Why were the Calvinists so opposed to the teachings of Michael Servetus? Why was nontrinitarian theology seen as such a threat?

by henry_fords_ghost

From what I understand, the city government of Geneva only wanted to banish Servetus, but the Calvinists demanded that he be burned. Why were the Calvinists so much more opposed to Servetus than say, the Libertines?

TasfromTAS

You can read the 38 Articles of complaint that Calvin wrote (through his secretary de la Fontaine.

JA Wylie (a Presbyterian author writing in the 1800s who has a lot of issues, but is still really useful as a source of orthodox presbyerian 'spin') [said](http://doctrine.org/the-history-of-protestantism-2/the-history-of-protestantism-volume-second-book-fourteenth-rise-and-establishment-of-protestantism-at-geneva/#CHAPTER 21):

The Council, in coming to the conclusion that Servetus was guilty, appear to have been influenced less by his opinions on the Trinity than by his views on baptism. The frightful excesses of the Anabaptists in Germany and Switzerland, which were fresh in their memory, made the Council, doubtless, view this as the most dangerous part of his creed.

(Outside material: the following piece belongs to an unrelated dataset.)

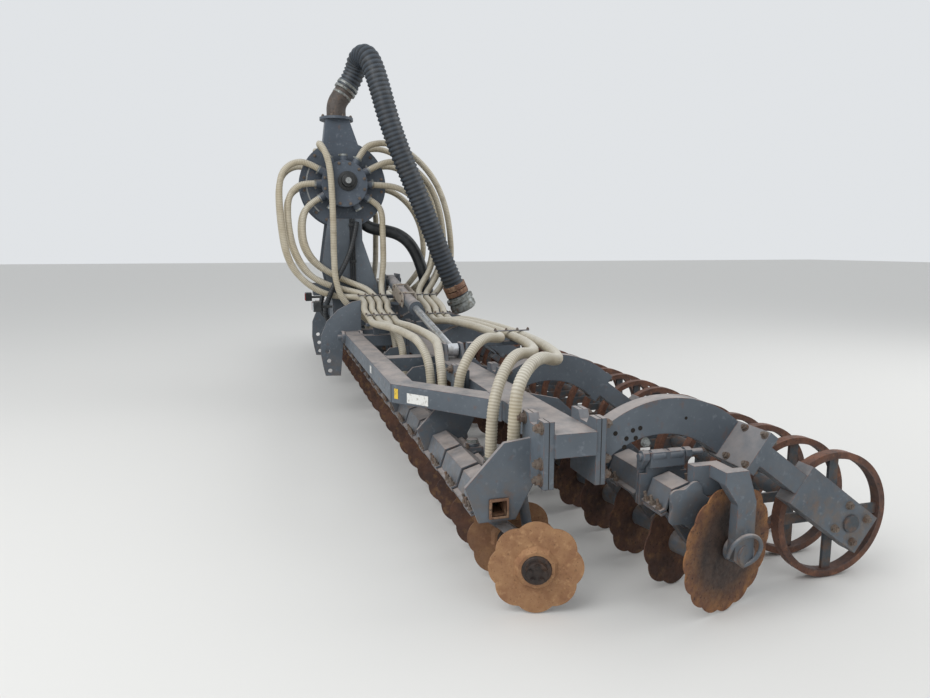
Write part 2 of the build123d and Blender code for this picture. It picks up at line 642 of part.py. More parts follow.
with BuildPart() as edge_arm:
    edge_unit()
save_mirrored(edge_arm, "right_edge_arm")
with BuildPart() as inner_leg:
    disc_leg((-105, -16), REAR_LEG_ROOT, REAR_DISC_OFFSET, REAR_HUB_Y, REAR_DISC_R, 1, -1, REAR_GANG)
with BuildPart() as left_edge_arm:
    edge_unit()
    with Locations((INNER_DISC_COVER, 0, 0)):
        add(inner_leg.part)
save(left_edge_arm, "left_edge_arm")
with BuildPart() as left_inner_disc:
    repeat(rear_disc, [INNER_DISC_COVER])
save(left_inner_disc, "left_inner_disc")
with BuildPart() as left_edge_disc:
    wavy_disc(EDGE_DISC_X, EDGE_HUB_Y, EDGE_DISC_R, 1, -1, EDGE_LOBES, EDGE_LOBE_DEPTH)
    disk(edge_plane, EDGE_SHAFT_R, DISC_THICK / 2 + 66)
save(left_edge_disc, "left_edge_disc")
save_mirrored(left_edge_disc, "right_edge_disc")

# Slurry hoses. A lane is where a hose runs along the machine: y behind the beam
TOWER_CLAMP = (490.0, 975.0)
WING_CLAMP = (900.0, 860.0)
FALL = -0.15
# Port angle, straight run out of it, lane, and the loop down to the tower's clamp
LOOPS = (
    (150, 118, -328, (
        (187, -866, 2164), (196, -957, 2088), (212, -988, 1972), (228, -992, 1840), (240, -985, 1690),
        (248, -972, 1530), (252, -945, 1370), (253, -878, 1215), (254, -765, 1100), (256, -630, 1025),
        (266, -500, 1000), (308, -392, 998),
    )),
    (180, 100, -262, (
        (188, -867, 1940), (200, -917, 1853), (215, -926, 1720), (230, -915, 1560), (242, -882, 1410),
        (250, -818, 1275), (254, -740, 1175), (255, -620, 1110), (256, -500, 1075), (262, -412, 1050),
        (302, -318, 1028),
    )),
    (210, 105, -196, (
        (192, -790, 1722), (208, -806, 1600), (226, -795, 1470), (232, -740, 1345), (232, -645, 1250),
        (230, -525, 1180), (228, -430, 1135), (230, -345, 1100), (275, -255, 1062),
    )),
    (-30, 92, -130, (
        (188, -95, 1740), (205, -98, 1600), (226, -98, 1450), (236, -100, 1300), (242, -114, 1190),
        (262, -128, 1090), (312, -130, 1025),
    )),
    (0, 120, 188, (
        (196, 60, 1968), (206, 175, 1900), (212, 275, 1790), (216, 340, 1650), (216, 372, 1490),
        (218, 370, 1340), (224, 330, 1215), (242, 265, 1125), (290, 212, 1050),
    )),
    (30, 110, 254, (
        (194, -10, 2200), (200, 105, 2190), (206, 220, 2130), (212, 325, 2020), (216, 405, 1870),
        (216, 450, 1690), (216, 470, 1500), (218, 455, 1330), (224, 410, 1190), (244, 345, 1090),
        (296, 286, 1030),
    )),
    (60, 110, 320, (
        (190, -180, 2345), (197, -50, 2360), (202, 75, 2325), (208, 200, 2250), (212, 335, 2120),
        (215, 440, 1950), (215, 505, 1750), (215, 535, 1540), (215, 545, 1330), (216, 505, 1180),
        (240, 435, 1070), (300, 362, 1010),
    )),
)
# Where each of them ends, as a cover's number counted from the wing's tip, its straight run from the wing's
# first clamp, and its way from there
WING_ROUTES = (
    (5, 150, (
        (1250, -310, 846), (1560, -272, 862), (1860, -250, 868), (2060, -238, 866),
        (2200, -215, 855), (2338, -182, 778), (2419, OUTLET_Y, 638),
    )),
    (8, 150, ((1190, -250, 845), (1325, -222, 838), (1462, -185, 763), (1543, OUTLET_Y, 625))),
    (9, 60, ((1035, -188, 838), (1169, -176, 763), (1251, OUTLET_Y, 620))),
    (4, 150, (
        (1280, -132, 850), (1560, -132, 866), (1860, -130, 874), (2150, -128, 874),
        (2350, -130, 870), (2490, -148, 858), (2630, -168, 778), (2711, OUTLET_Y, 640),
    )),
    (3, 150, (
        (1200, 215, 864), (1400, 245, 874), (1700, 272, 882), (2050, 288, 885),
        (2400, 280, 885), (2640, 200, 900), (2870, 22, 950), (2965, -95, 870), (3003, OUTLET_Y, 720),
    )),
    (1, 150, (
        (1200, 285, 864), (1400, 318, 874), (1700, 345, 882), (2050, 358, 885),
        (2400, 358, 885), (2720, 330, 885), (3000, 270, 888), (3240, 160, 905), (3408, 7, 940),
        (3522, -107, 848), (3587, OUTLET_Y, 687),
    )),
    (0, 150, (
        (1200, 355, 872), (1400, 390, 878), (1700, 415, 882), (2050, 428, 885),
        (2400, 428, 885), (2720, 405, 885), (3020, 355, 886), (3300, 280, 890), (3540, 160, 915),
        (3730, 0, 975), (3830, -120, 915), (3879, OUTLET_Y, 790),
    )),
)
LANES = [lane for _, _, lane, _ in LOOPS]


def port(angle, reach):
    """A point straight out from a distributor port, at some distance from the head's centre."""
    return PORT_X, HEAD_Y + reach * cos(radians(angle)), HEAD_Z + reach * sin(radians(angle))


def along(clamp, lane, run):
    """A point of a lane, on the slightly falling line through a clamp at (x, z)."""
    return clamp[0] + run, lane, clamp[1] + run * FALL


def tower_hoses():
    """Hoses from the left head round the tower and down to its clamp."""
    for angle, straight, lane, loop in LOOPS:
        start = [port(angle, PORT_OUT), port(angle, PORT_OUT + straight)]
        hose([*start, *loop, along(TOWER_CLAMP, lane, -102), along(TOWER_CLAMP, lane, 0)], HOSE_R)


def crossing_hoses():
    """Hoses from the tower's clamp over the hinge to the wing's first clamp."""
    for lane in LANES:
        aside = lane + (20 if lane > 0 else -20)
        route = [along(TOWER_CLAMP, lane, run) for run in (0, 120)]
        route += [(695, aside, 915)]
        route += [along(WING_CLAMP, lane, run) for run in (-110, 0)]
        hose(route, HOSE_R)


def wing_hoses():
    """Hoses from the wing's first clamp to its outlets."""
    for lane, (unit, straight, middle) in zip(LANES, WING_ROUTES):
        start = [along(WING_CLAMP, lane, run) for run in (0, straight)]
        hose([*start, *middle, (FRONT_CENTRES[unit] + OUTLET_OFFSET, OUTLET_Y, 464)], HOSE_R)


HOSE_NODES = {"tower_hoses": tower_hoses, "crossing_hoses": crossing_hoses, "wing_hoses": wing_hoses}
for name, build in HOSE_NODES.items():
    with BuildPart() as hoses:
        build()
    save(hoses, f"left_{name}")
    save_mirrored(hoses, f"right_{name}")

# Clamps that hold the hoses: a flat bar under each bundle and the bracket that carries it
with BuildPart() as left_tower_clamps:
    bar(400, 430, -360, 352, 928, 955)
    bar(TOWER_X + TOWER_THICK / 2, 400, -300, -265, 928, 955)
save(left_tower_clamps, "left_tower_clamps")
save_mirrored(left_tower_clamps, "right_tower_clamps")
with BuildPart() as left_wing_clamps:
    for x, front, rear, low in ((900, -360, -98, 800), (900, 60, 352, 800), (2400, 60, 470, 828)):
        bar(x - 25, x + 25, front, rear, low, low + 24)
    bar(875, 925, -300, -260, RAIL_TOP, 800)
    bar(875, 925, 60, 88, BEAM_TOP, 800)
    bar(2375, 2425, 60, 88, BEAM_TOP, 828)
save(left_wing_clamps, "left_wing_clamps")
save_mirrored(left_wing_clamps, "right_wing_clamps")

with BuildPart() as lamps:
    for side in (-1, 1):
        bar(side * 600 - 70, side * 600 + 70, -760, -700, 905, 985)
        bar(side * 590 - 10, side * 590 + 10, -702, -600, 930, 950)
save(lamps, "lamps")
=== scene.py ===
import json
from math import cos, pi, radians, sin

import bmesh
import bpy
from mathutils import Matrix, Vector

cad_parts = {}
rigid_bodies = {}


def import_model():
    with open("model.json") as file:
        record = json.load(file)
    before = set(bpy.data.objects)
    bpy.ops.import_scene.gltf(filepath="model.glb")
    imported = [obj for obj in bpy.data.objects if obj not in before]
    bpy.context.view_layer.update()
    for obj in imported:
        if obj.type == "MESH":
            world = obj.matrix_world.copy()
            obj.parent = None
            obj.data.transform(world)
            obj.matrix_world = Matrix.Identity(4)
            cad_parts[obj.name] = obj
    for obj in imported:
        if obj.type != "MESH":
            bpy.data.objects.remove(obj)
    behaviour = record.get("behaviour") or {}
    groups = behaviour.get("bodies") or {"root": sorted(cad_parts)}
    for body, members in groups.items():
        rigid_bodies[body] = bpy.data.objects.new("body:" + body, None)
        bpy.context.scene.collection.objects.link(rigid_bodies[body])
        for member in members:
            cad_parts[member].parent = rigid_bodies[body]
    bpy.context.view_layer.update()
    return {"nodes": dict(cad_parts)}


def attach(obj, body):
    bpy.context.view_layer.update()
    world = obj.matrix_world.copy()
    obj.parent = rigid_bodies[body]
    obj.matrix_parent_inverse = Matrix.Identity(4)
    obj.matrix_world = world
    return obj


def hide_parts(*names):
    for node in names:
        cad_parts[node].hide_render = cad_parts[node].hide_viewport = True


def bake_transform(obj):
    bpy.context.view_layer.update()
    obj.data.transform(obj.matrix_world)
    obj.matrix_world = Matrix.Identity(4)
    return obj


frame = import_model()

# Camera
# It stands off the left wing's tip, at a person's eye height, and looks along the machine as the
# photograph does.
BEAM_Y = -0.342
in_scene = bpy.context.scene.collection.objects
camera_data = bpy.data.cameras.new("camera")
camera_data.sensor_width, camera_data.lens = 36.0, 26.3
camera_data.clip_start, camera_data.clip_end = 0.05, 200.0
camera = bpy.data.objects.new("camera", camera_data)
camera.location = (6.420, BEAM_Y - 1.109, 1.438)
camera.rotation_euler = Vector((-0.9504, 0.2736, -0.1483)).to_track_quat("-Z", "Y").to_euler()
in_scene.link(camera)
bpy.context.scene.camera = camera


# Slurry hoses
# Cream PVC hoses with a hard spiral rib, 56 mm outside. Each runs from a port of a distributor head, over
# the tower's clamp and the folding hinge, along the wing under its clamps, and down to an outlet.
def colour(code):
    """Linear colour of an sRGB hex value."""
    parts = [int(code[i : i + 2], 16) / 255 for i in (1, 3, 5)]
    return [c / 12.92 if c <= 0.04045 else ((c + 0.055) / 1.055) ** 2.4 for c in parts] + [1.0]


def add_node(tree, kind, inputs=None, **settings):
    """A node with its settings. An input is a value, a socket, or a node whose first output it takes."""
    made = tree.nodes.new(kind)
    for key, value in settings.items():
        setattr(made, key, value)
    for key, value in (inputs or {}).items():
        if isinstance(value, bpy.types.Node):
            value = value.outputs[0]
        if isinstance(value, bpy.types.NodeSocket):
            tree.links.new(value, made.inputs[key])
        else:
            made.inputs[key].default_value = value
    return made


def new_material(name):
    """A material with only its shader, and the object's coordinates to draw patterns from."""
    made = bpy.data.materials.new(name)
    made.use_nodes = True
    tree = made.node_tree
    place = add_node(tree, "ShaderNodeTexCoord").outputs["Object"]
    return made, tree, tree.nodes["Principled BSDF"], place


def patches(tree, place, size, low, high, detail=5.0, stretch=(1, 1, 1)):
    """Where a finish shows, 0 to 1, in ragged patches of a size in millimetres."""
    place = add_node(tree, "ShaderNodeMapping", {"Vector": place, "Scale": stretch})
    inputs = {"Vector": place, "Scale": 1000 / size, "Detail": detail, "Roughness": 0.6}
    cloud = add_node(tree, "ShaderNodeTexNoise", inputs).outputs["Fac"]
    inputs = {"Value": cloud, "From Min": low, "From Max": high}
    return add_node(tree, "ShaderNodeMapRange", inputs)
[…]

I'm not really an expert on the Munster Rebellion, but I can understand why it would scare the pants off people.

Now, the Libertines were not so much pro-Servetus as they were anti-Calvin. The trial of Servetus was just another step in a long series of conflicts between les enfants de Geneve / the Libertines, lead by Berthelier and Calvin and his supporters. The conflict was complex, but I guess at its heart you could say it was over who held the power in the city. The Council, or the Consistory? Who had the power to excommunicate especially was a heated question.

The trial was less about whether Servetus' ideas were heretical (which by any remotely orthodox interpretation they obviously were), but whether his ideas were socially dangerous (which was a far more open question).

Geneva sent messengers across the country to try and form a consensus as to what should be done, and they all came down against Servetus. At this point an officer from (Roman Catholic) Vienna arrived, requesting that Servetus be released into his custody and returned to Vienna to be executed.

Wylie again:

Servetus had already been condemned by the Popish tribunal of Vienne; the tribunal of the Swiss Reform had unanimously condemned him; the codes of Theodosius and Justinian, which still formed the basis of the criminal jurisprudence of Geneva, condemned him; and the universal opinion of Christendom, Popish and Protestant, held him to be worthy of death. To these considerations was added the horror his sentiments had inspired in all minds. Not only did his opinions outrage the fundamental doctrines of the then common creed of Christendom; they assailed with atrocious blasphemy the persons of the Trinity; and they tore up, in their last consequences, the roots of society, by striking down conscience within man, and the power of law without him. What day the Council acquitted Servetus, it pronounced the dissolution of the State, political and religious, and opened the flood-gates on Christendom of those horrible impieties and massacring crusades which had already inflicted fearful havoc in many of the provinces of Germany.

Europe, they believed, would not hold them guiltless if they let loose this plague a second time.

Servetus was sentenced to the stake. Calvin tried to have him beheaded instead, which apparently was the form of death that Servetus assumed he was going to receive. Servetus didn't find out he was to die by the stake until a few hours before the execution itself.

He was led before the court. “The staff was broken over his head,” as was the wont with criminals adjudged to death, and the sentence was then read by the presiding syndic. Scarcely had the last words, which doomed him “to be fastened to a stake, and burned alive, till his body be reduced to ashes,” fallen on his ears, when he cast himself at the feet of his judges, entreating that he might be permitted to die by the sword,” saying that if he had erred, he had erred through ignorance, and that his opinions were conformable to the Word of God.

Anyway, I guess the short of it is that Servetus had few friends anywhere. He was a wanted man across all of Europe, and his Genevan defenders did so only to score political points against Calvin. Well, that's probably a bit uncharitable. But that's my reading of it.